COTIDIANIDAD

✍️ Pedro Armando Junco
📷 Neife Rigau

Cuando, pasado el Noticiero de las ocho, salgo a la calle para llegar hasta la clínica, aparece ante mí la imagen de Pedro Páramo atravesando una calle de Coloma. Desde la plazuela frente a mi casa hasta Cisneros, la oscuridad, el silencio y la bruma redundan tan intensos, que se siente algo así como lo vivido por Juan Rulfo para escribir su espeluznante novela. Ante aquella falta de alumbrado público corremos el riesgo de pisar algún desagüe al que le fue robada la cubierta, lo que hace preferible caminar por el medio de la vía. A esa temprana hora de la noche ya mi calle General Gómez –una de las más transitadas de la ciudad– está desierta y no hay temor a que me atropelle un vehículo. Si acaso, a lo lejos se ve la tenue luz de alguna motorina que se acerca.

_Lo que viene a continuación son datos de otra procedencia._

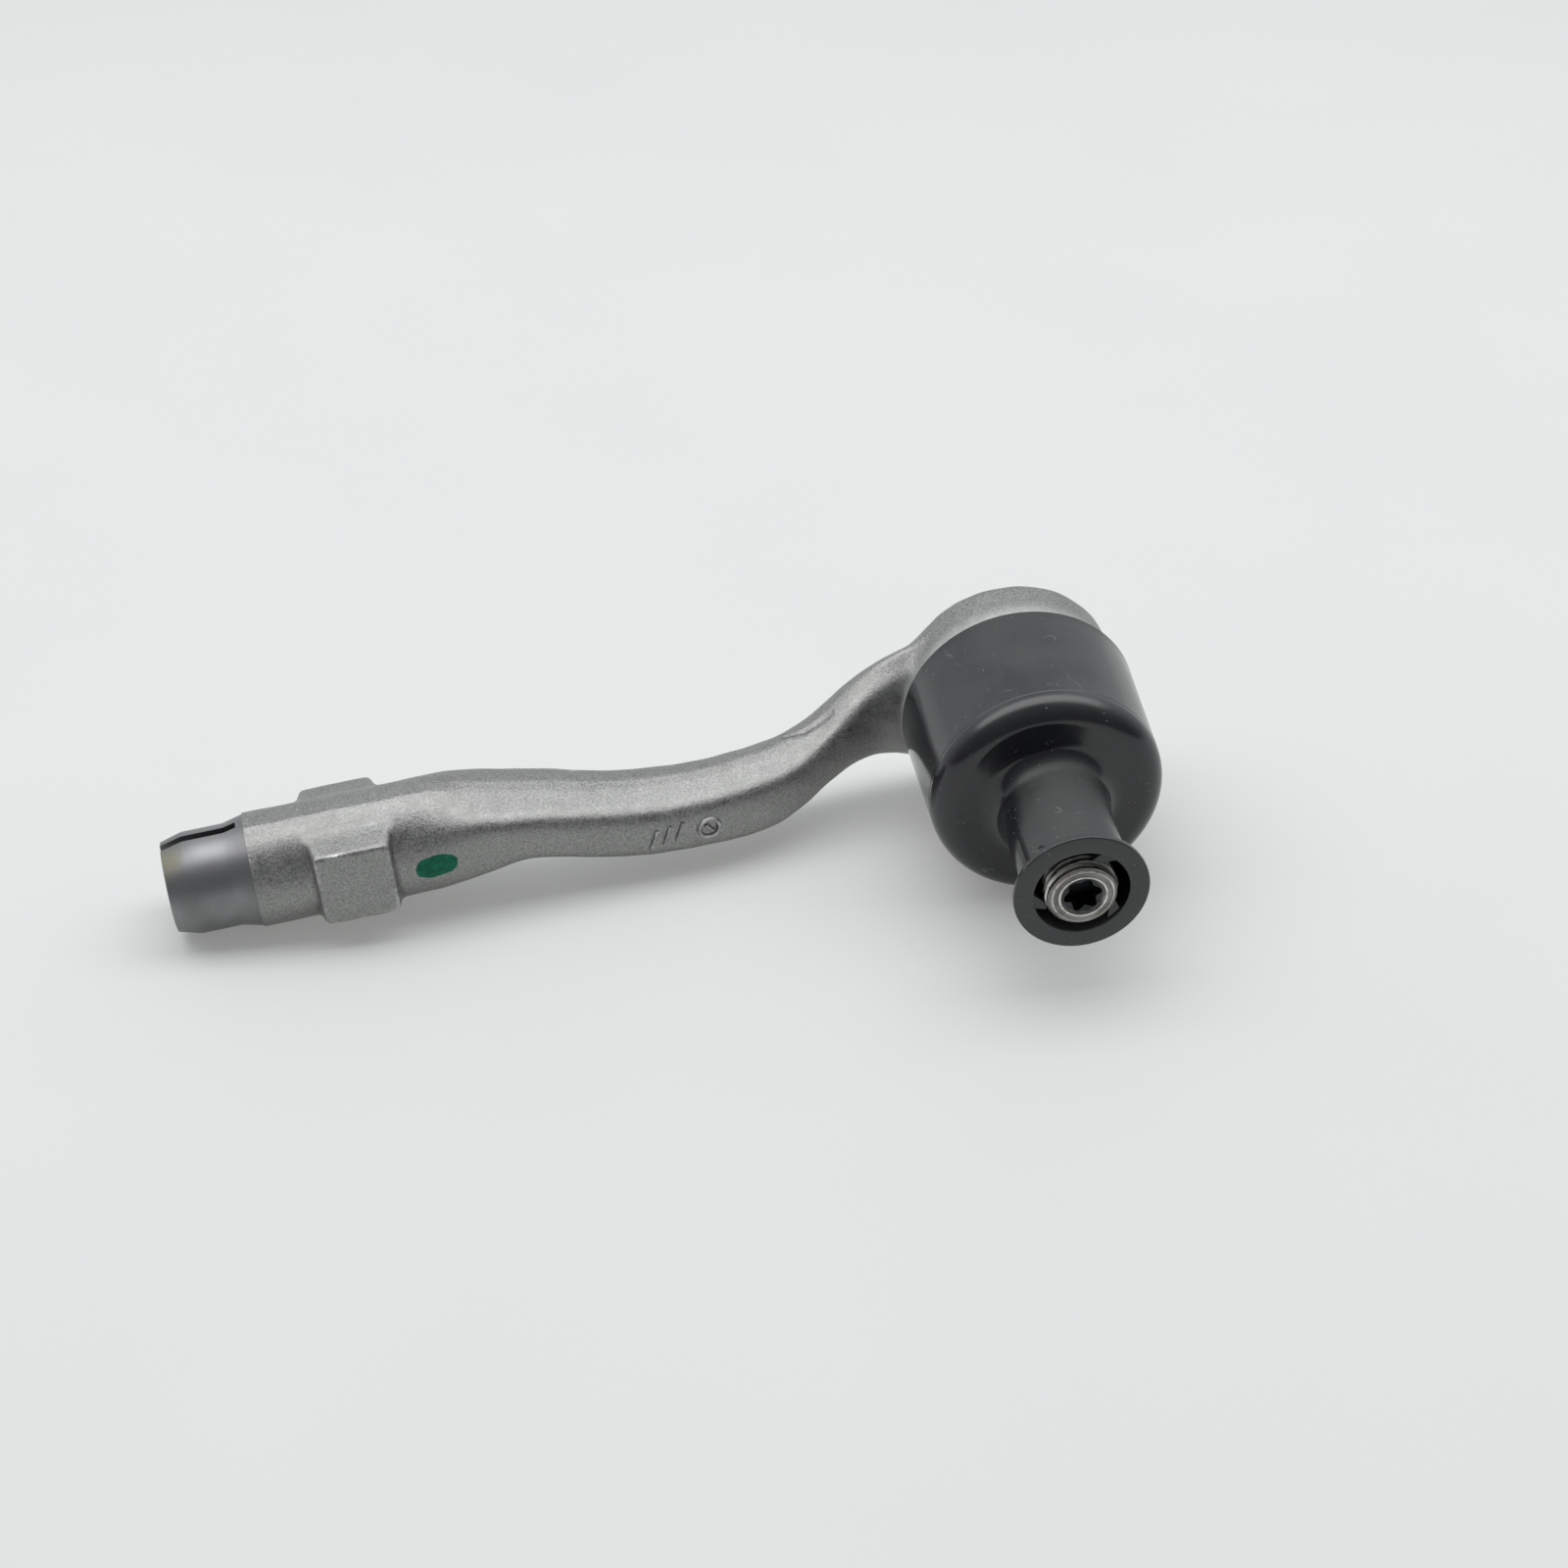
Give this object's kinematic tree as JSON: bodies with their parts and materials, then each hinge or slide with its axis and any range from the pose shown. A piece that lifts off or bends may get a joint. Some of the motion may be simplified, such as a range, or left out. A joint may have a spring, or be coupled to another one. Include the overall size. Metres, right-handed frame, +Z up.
{
  "type": "tie rod end",
  "caption": "Steering tie rod end: bent forged arm with a slotted threaded tube, a sealed ball joint and a push-on transit cap over the stud.",
  "frame": {"origin": "centre of the ball, which the tube's axis also passes through", "axes": "-Y along the stud to its tip, +Z up as the part lies at rest, the threaded tube towards -X"},
  "size_m": [0.1938, 0.0742, 0.0472],
  "materials": {
    "forged_aluminium": "blasted forging with a machined clamping end",
    "plated_steel": "zinc plated",
    "spring_steel": "oiled spring steel",
    "seat_plastic": "natural acetal",
    "stud_steel": "turned and rolled, dry",
    "boot_rubber": "moulded rubber",
    "slip_plastic": "moulded acetal",
    "cap_plastic": "satin gloss polyethylene"
  },
  "bodies": {
    "arm": {"arm_forging": "forged_aluminium", "closing_cover": "plated_steel", "pressure_ring": "spring_steel", "ball_seat": "seat_plastic", "boot_base_clip": "spring_steel"},
    "boot": {"dust_boot": "boot_rubber"},
    "boot_top": {"boot_slip_ring": "slip_plastic", "boot_top_clip": "spring_steel"},
    "stud": {"ball_stud": "stud_steel"},
    "cap": {"transit_cap": "cap_plastic"}
  },
  "joints": [
    {"name": "swing_direction", "type": "hinge", "parent": "arm", "child": "boot", "pos_m": [0, 0, 0], "axis": [0, -1, 0], "continuous": true},
    {"name": "stud_swing", "type": "hinge", "parent": "boot", "child": "boot_top", "pos_m": [0, 0, 0], "axis": [0, 0, 1], "range_deg": [-7, 7], "deforming": ["dust_boot"]},
    {"name": "stud_spin", "type": "hinge", "parent": "boot_top", "child": "stud", "pos_m": [0, 0, 0], "axis": [0, -1, 0], "continuous": true},
    {"name": "cap_pull", "type": "slide", "parent": "stud", "child": "cap", "axis": [0, -1, 0], "range_m": [0, 0.065]}
  ]
}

¿A qué voy a la clínica? A sellarme la muela que perdió el empaste. En la clínica estomatológica de la calle República hay un cuerpo de guardia permanente para atender al que llegue con dolor y quiera salvaguardar el molar que ha perdido su empaste. ¿Por qué todas las noches? Porque todas las mañanas, al cepillar mis dientes, el sellado de la noche anterior se cae, religiosamente, y me obliga a volver al dentista y soportar su maquinita fresadora. Es la única opción; porque allí –único sitio asistencial que hace este trabajo a esa hora en toda la ciudad– ponen curitas, pero no se hacen obturaciones definitivas debido a la ausencia de materiales; tampoco se extraen piezas bucales, pues no tienen anestesia disponible. Según los entendidos en el tema, las clínicas estomatológicas de Camagüey carecen por completo de bulbos anestésicos y material para empastes “debido al injusto, inhumano, unilateral y genocida bloqueo de los Estados Unidos contra Cuba”.

Desde la Plaza del Gallo, a unos pasos de donde estuve atendiéndome y vértice principal del cerramiento, no se divisa vida humana civil; solo algunos policías merodean las áreas restringidas. Desde ese punto parten los bulevares de las calles República y Maceo, hace algunos meses colmados de tiendas estatales y negocios privados, ahora clausurados. Lo peor es que se le hace creer a la ciudadanía que dicha clausura es por la covid-19, cuando en realidad es porque no hay productos a brindar en los comercios estatales. Acaso alguna tienda MLC permanece funcionando con moneda enemiga, pero también con pobres ofertas. Al intruso que averigua le responden otra vez que es debido a la «pandemia y al bloqueo».

Tras par de horas esperando el turno, por fin me atienden; pero mi regreso, pasadas las diez de la noche por el medio de la ciudad muerta, me traslada nuevamente a Coloma. La ciudad es pavorosa en su esencia humana. No hay un alma viviente a cuadras de distancia. Pienso entonces que tanta oscuridad y despoblado pueden incentivar los asaltos, porque el sitio y el momento propician el hecho, y porque la miseria en que está sumida nuestra sociedad es caldo de cultivo para que prolifere la delincuencia. Por el día, algunos de esos que venden productos ilícitos de primera necesidad diez veces más caros y sin garantía escrupulosa, pueden, amparados a su vez por la oscuridad y el despoblado, convertirse en truhanes agresivos y peligrosos. Da deseos de llorar admitir que una creciente parte ciudadana se vuelve proclive a delinquir con tal de resolver sus perentorias necesidades.

Llegar a mi casa con la nueva curita molar me reconforta, a sabiendas de que en el primer cepillado mañanero se desprenderá nuevamente. Y digo para mis adentros: “He cumplido en día; he realizado el ejercicio cotidiano que rompe un espacio de tiempo a esta inercia a la que estamos sometidos como reclusos, mitad por la pandemia y mitad por el secuestro de toda iniciativa individual que no sean las colas o cuestiones extraordinarias como estas”.